• **SUPPLIED MATERIAL**

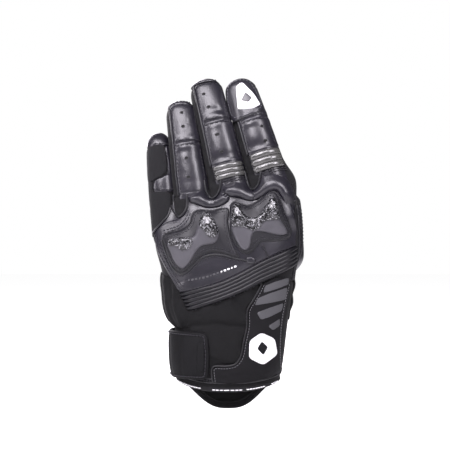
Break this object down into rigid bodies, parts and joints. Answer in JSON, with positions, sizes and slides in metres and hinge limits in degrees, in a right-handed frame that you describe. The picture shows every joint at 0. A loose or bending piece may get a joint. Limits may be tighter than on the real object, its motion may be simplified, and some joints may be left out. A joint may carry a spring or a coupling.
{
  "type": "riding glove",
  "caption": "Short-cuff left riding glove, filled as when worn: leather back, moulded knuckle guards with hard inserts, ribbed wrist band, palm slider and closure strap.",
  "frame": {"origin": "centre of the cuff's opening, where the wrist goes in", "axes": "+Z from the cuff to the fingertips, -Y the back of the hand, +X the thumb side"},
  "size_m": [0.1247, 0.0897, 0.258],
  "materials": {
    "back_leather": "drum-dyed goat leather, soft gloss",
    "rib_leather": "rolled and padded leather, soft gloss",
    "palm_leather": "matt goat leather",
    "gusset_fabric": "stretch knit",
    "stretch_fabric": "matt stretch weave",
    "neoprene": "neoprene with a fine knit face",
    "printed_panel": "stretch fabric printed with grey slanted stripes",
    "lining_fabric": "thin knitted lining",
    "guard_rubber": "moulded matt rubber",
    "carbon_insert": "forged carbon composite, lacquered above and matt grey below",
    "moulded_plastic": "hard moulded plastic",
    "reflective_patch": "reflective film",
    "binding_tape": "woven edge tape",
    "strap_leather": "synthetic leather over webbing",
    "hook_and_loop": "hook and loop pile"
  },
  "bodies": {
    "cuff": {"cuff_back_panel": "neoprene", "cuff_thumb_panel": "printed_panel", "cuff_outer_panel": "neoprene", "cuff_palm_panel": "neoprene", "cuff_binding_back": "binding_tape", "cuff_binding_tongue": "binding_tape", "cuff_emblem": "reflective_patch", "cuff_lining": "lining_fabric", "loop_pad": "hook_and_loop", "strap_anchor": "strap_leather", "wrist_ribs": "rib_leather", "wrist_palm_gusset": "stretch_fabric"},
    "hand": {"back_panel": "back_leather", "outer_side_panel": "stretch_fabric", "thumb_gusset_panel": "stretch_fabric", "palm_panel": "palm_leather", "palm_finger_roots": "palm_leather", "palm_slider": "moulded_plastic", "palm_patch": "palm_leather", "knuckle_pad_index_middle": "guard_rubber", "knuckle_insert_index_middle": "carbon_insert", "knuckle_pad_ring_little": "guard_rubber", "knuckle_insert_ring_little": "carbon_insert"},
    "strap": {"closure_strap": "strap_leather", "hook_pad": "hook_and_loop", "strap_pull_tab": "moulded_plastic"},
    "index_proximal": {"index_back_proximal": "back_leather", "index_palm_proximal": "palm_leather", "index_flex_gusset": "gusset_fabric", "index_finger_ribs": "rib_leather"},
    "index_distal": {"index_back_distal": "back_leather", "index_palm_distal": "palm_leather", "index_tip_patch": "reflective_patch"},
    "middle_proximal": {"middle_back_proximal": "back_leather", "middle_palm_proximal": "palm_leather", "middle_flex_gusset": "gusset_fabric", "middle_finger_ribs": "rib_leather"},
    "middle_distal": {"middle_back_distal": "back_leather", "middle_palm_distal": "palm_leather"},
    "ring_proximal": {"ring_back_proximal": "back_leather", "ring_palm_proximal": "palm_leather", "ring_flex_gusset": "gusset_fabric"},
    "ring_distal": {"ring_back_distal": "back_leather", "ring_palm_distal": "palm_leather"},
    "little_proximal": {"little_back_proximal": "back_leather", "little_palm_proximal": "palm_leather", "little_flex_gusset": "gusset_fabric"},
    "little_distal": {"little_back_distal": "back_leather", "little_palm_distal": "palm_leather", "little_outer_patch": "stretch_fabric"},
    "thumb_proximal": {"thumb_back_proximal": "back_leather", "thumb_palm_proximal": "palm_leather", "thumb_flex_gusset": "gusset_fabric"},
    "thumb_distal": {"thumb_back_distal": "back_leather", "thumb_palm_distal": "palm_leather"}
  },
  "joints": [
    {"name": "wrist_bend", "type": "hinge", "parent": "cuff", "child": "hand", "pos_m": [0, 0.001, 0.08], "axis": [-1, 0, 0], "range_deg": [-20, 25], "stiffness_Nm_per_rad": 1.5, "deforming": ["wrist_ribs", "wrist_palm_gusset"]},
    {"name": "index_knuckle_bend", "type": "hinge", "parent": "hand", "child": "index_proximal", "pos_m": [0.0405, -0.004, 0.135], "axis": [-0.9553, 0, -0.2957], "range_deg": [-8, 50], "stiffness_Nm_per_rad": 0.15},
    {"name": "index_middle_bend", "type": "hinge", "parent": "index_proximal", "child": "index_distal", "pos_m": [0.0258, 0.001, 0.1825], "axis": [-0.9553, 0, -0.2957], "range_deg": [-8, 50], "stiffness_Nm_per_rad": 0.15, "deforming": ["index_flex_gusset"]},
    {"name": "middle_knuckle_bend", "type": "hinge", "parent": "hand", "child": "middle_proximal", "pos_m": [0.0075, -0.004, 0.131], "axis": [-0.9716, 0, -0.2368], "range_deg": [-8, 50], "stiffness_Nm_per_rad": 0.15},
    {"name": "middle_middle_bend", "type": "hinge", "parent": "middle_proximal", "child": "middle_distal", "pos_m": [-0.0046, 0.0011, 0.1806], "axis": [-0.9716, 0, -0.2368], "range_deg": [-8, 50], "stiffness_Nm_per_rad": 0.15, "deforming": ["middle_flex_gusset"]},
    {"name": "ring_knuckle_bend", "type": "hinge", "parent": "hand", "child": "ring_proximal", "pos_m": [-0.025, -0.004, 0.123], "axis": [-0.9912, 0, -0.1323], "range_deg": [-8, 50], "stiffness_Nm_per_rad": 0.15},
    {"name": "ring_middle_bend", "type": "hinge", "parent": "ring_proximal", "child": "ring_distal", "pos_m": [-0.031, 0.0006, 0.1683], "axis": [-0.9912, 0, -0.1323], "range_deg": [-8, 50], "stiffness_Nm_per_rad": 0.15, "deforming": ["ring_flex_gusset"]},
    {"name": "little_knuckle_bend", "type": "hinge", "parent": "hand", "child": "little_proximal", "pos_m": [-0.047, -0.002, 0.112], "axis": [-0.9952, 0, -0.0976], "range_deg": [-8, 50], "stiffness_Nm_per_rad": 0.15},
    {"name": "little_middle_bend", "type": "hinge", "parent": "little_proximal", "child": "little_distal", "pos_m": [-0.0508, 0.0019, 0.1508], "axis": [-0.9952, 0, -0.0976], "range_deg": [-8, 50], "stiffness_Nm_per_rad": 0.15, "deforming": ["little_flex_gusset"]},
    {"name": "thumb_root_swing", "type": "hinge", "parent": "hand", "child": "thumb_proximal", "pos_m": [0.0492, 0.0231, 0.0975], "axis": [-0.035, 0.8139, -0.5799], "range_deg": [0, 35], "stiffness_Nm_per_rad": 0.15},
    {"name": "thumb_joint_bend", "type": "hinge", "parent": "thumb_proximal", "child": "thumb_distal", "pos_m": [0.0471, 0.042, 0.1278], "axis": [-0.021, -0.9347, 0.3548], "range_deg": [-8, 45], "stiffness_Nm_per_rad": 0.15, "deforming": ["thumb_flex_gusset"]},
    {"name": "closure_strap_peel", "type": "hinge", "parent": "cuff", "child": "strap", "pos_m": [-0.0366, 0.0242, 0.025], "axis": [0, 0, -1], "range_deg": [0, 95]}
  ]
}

• **TASK PROMPT**
Reproduce the full listing exactly.

• **RESULT OF THE TASK**
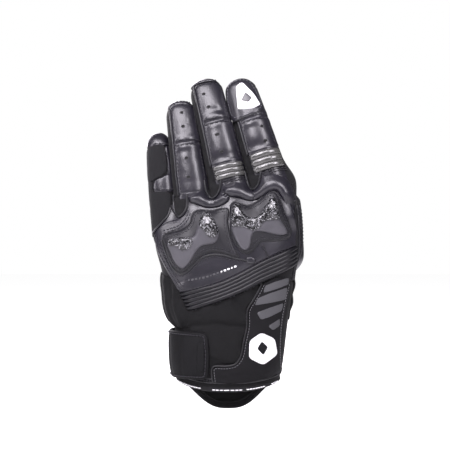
Break this object down into rigid bodies, parts and joints. Answer in JSON, with positions, sizes and slides in metres and hinge limits in degrees, in a right-handed frame that you describe. The picture shows every joint at 0. A loose or bending piece may get a joint. Limits may be tighter than on the real object, its motion may be simplified, and some joints may be left out. A joint may carry a spring or a coupling.
{
  "type": "riding glove",
  "caption": "Short-cuff left riding glove, filled as when worn: leather back, moulded knuckle guards with hard inserts, ribbed wrist band, palm slider and closure strap.",
  "frame": {"origin": "centre of the cuff's opening, where the wrist goes in", "axes": "+Z from the cuff to the fingertips, -Y the back of the hand, +X the thumb side"},
  "size_m": [0.1247, 0.0897, 0.258],
  "materials": {
    "back_leather": "drum-dyed goat leather, soft gloss",
    "rib_leather": "rolled and padded leather, soft gloss",
    "palm_leather": "matt goat leather",
    "gusset_fabric": "stretch knit",
    "stretch_fabric": "matt stretch weave",
    "neoprene": "neoprene with a fine knit face",
    "printed_panel": "stretch fabric printed with grey slanted stripes",
    "lining_fabric": "thin knitted lining",
    "guard_rubber": "moulded matt rubber",
    "carbon_insert": "forged carbon composite, lacquered above and matt grey below",
    "moulded_plastic": "hard moulded plastic",
    "reflective_patch": "reflective film",
    "binding_tape": "woven edge tape",
    "strap_leather": "synthetic leather over webbing",
    "hook_and_loop": "hook and loop pile"
  },
  "bodies": {
    "cuff": {"cuff_back_panel": "neoprene", "cuff_thumb_panel": "printed_panel", "cuff_outer_panel": "neoprene", "cuff_palm_panel": "neoprene", "cuff_binding_back": "binding_tape", "cuff_binding_tongue": "binding_tape", "cuff_emblem": "reflective_patch", "cuff_lining": "lining_fabric", "loop_pad": "hook_and_loop", "strap_anchor": "strap_leather", "wrist_ribs": "rib_leather", "wrist_palm_gusset": "stretch_fabric"},
    "hand": {"back_panel": "back_leather", "outer_side_panel": "stretch_fabric", "thumb_gusset_panel": "stretch_fabric", "palm_panel": "palm_leather", "palm_finger_roots": "palm_leather", "palm_slider": "moulded_plastic", "palm_patch": "palm_leather", "knuckle_pad_index_middle": "guard_rubber", "knuckle_insert_index_middle": "carbon_insert", "knuckle_pad_ring_little": "guard_rubber", "knuckle_insert_ring_little": "carbon_insert"},
    "strap": {"closure_strap": "strap_leather", "hook_pad": "hook_and_loop", "strap_pull_tab": "moulded_plastic"},
    "index_proximal": {"index_back_proximal": "back_leather", "index_palm_proximal": "palm_leather", "index_flex_gusset": "gusset_fabric", "index_finger_ribs": "rib_leather"},
    "index_distal": {"index_back_distal": "back_leather", "index_palm_distal": "palm_leather", "index_tip_patch": "reflective_patch"},
    "middle_proximal": {"middle_back_proximal": "back_leather", "middle_palm_proximal": "palm_leather", "middle_flex_gusset": "gusset_fabric", "middle_finger_ribs": "rib_leather"},
    "middle_distal": {"middle_back_distal": "back_leather", "middle_palm_distal": "palm_leather"},
    "ring_proximal": {"ring_back_proximal": "back_leather", "ring_palm_proximal": "palm_leather", "ring_flex_gusset": "gusset_fabric"},
    "ring_distal": {"ring_back_distal": "back_leather", "ring_palm_distal": "palm_leather"},
    "little_proximal": {"little_back_proximal": "back_leather", "little_palm_proximal": "palm_leather", "little_flex_gusset": "gusset_fabric"},
    "little_distal": {"little_back_distal": "back_leather", "little_palm_distal": "palm_leather", "little_outer_patch": "stretch_fabric"},
    "thumb_proximal": {"thumb_back_proximal": "back_leather", "thumb_palm_proximal": "palm_leather", "thumb_flex_gusset": "gusset_fabric"},
    "thumb_distal": {"thumb_back_distal": "back_leather", "thumb_palm_distal": "palm_leather"}
  },
  "joints": [
    {"name": "wrist_bend", "type": "hinge", "parent": "cuff", "child": "hand", "pos_m": [0, 0.001, 0.08], "axis": [-1, 0, 0], "range_deg": [-20, 25], "stiffness_Nm_per_rad": 1.5, "deforming": ["wrist_ribs", "wrist_palm_gusset"]},
    {"name": "index_knuckle_bend", "type": "hinge", "parent": "hand", "child": "index_proximal", "pos_m": [0.0405, -0.004, 0.135], "axis": [-0.9553, 0, -0.2957], "range_deg": [-8, 50], "stiffness_Nm_per_rad": 0.15},
    {"name": "index_middle_bend", "type": "hinge", "parent": "index_proximal", "child": "index_distal", "pos_m": [0.0258, 0.001, 0.1825], "axis": [-0.9553, 0, -0.2957], "range_deg": [-8, 50], "stiffness_Nm_per_rad": 0.15, "deforming": ["index_flex_gusset"]},
    {"name": "middle_knuckle_bend", "type": "hinge", "parent": "hand", "child": "middle_proximal", "pos_m": [0.0075, -0.004, 0.131], "axis": [-0.9716, 0, -0.2368], "range_deg": [-8, 50], "stiffness_Nm_per_rad": 0.15},
    {"name": "middle_middle_bend", "type": "hinge", "parent": "middle_proximal", "child": "middle_distal", "pos_m": [-0.0046, 0.0011, 0.1806], "axis": [-0.9716, 0, -0.2368], "range_deg": [-8, 50], "stiffness_Nm_per_rad": 0.15, "deforming": ["middle_flex_gusset"]},
    {"name": "ring_knuckle_bend", "type": "hinge", "parent": "hand", "child": "ring_proximal", "pos_m": [-0.025, -0.004, 0.123], "axis": [-0.9912, 0, -0.1323], "range_deg": [-8, 50], "stiffness_Nm_per_rad": 0.15},
    {"name": "ring_middle_bend", "type": "hinge", "parent": "ring_proximal", "child": "ring_distal", "pos_m": [-0.031, 0.0006, 0.1683], "axis": [-0.9912, 0, -0.1323], "range_deg": [-8, 50], "stiffness_Nm_per_rad": 0.15, "deforming": ["ring_flex_gusset"]},
    {"name": "little_knuckle_bend", "type": "hinge", "parent": "hand", "child": "little_proximal", "pos_m": [-0.047, -0.002, 0.112], "axis": [-0.9952, 0, -0.0976], "range_deg": [-8, 50], "stiffness_Nm_per_rad": 0.15},
    {"name": "little_middle_bend", "type": "hinge", "parent": "little_proximal", "child": "little_distal", "pos_m": [-0.0508, 0.0019, 0.1508], "axis": [-0.9952, 0, -0.0976], "range_deg": [-8, 50], "stiffness_Nm_per_rad": 0.15, "deforming": ["little_flex_gusset"]},
    {"name": "thumb_root_swing", "type": "hinge", "parent": "hand", "child": "thumb_proximal", "pos_m": [0.0492, 0.0231, 0.0975], "axis": [-0.035, 0.8139, -0.5799], "range_deg": [0, 35], "stiffness_Nm_per_rad": 0.15},
    {"name": "thumb_joint_bend", "type": "hinge", "parent": "thumb_proximal", "child": "thumb_distal", "pos_m": [0.0471, 0.042, 0.1278], "axis": [-0.021, -0.9347, 0.3548], "range_deg": [-8, 45], "stiffness_Nm_per_rad": 0.15, "deforming": ["thumb_flex_gusset"]},
    {"name": "closure_strap_peel", "type": "hinge", "parent": "cuff", "child": "strap", "pos_m": [-0.0366, 0.0242, 0.025], "axis": [0, 0, -1], "range_deg": [0, 95]}
  ]
}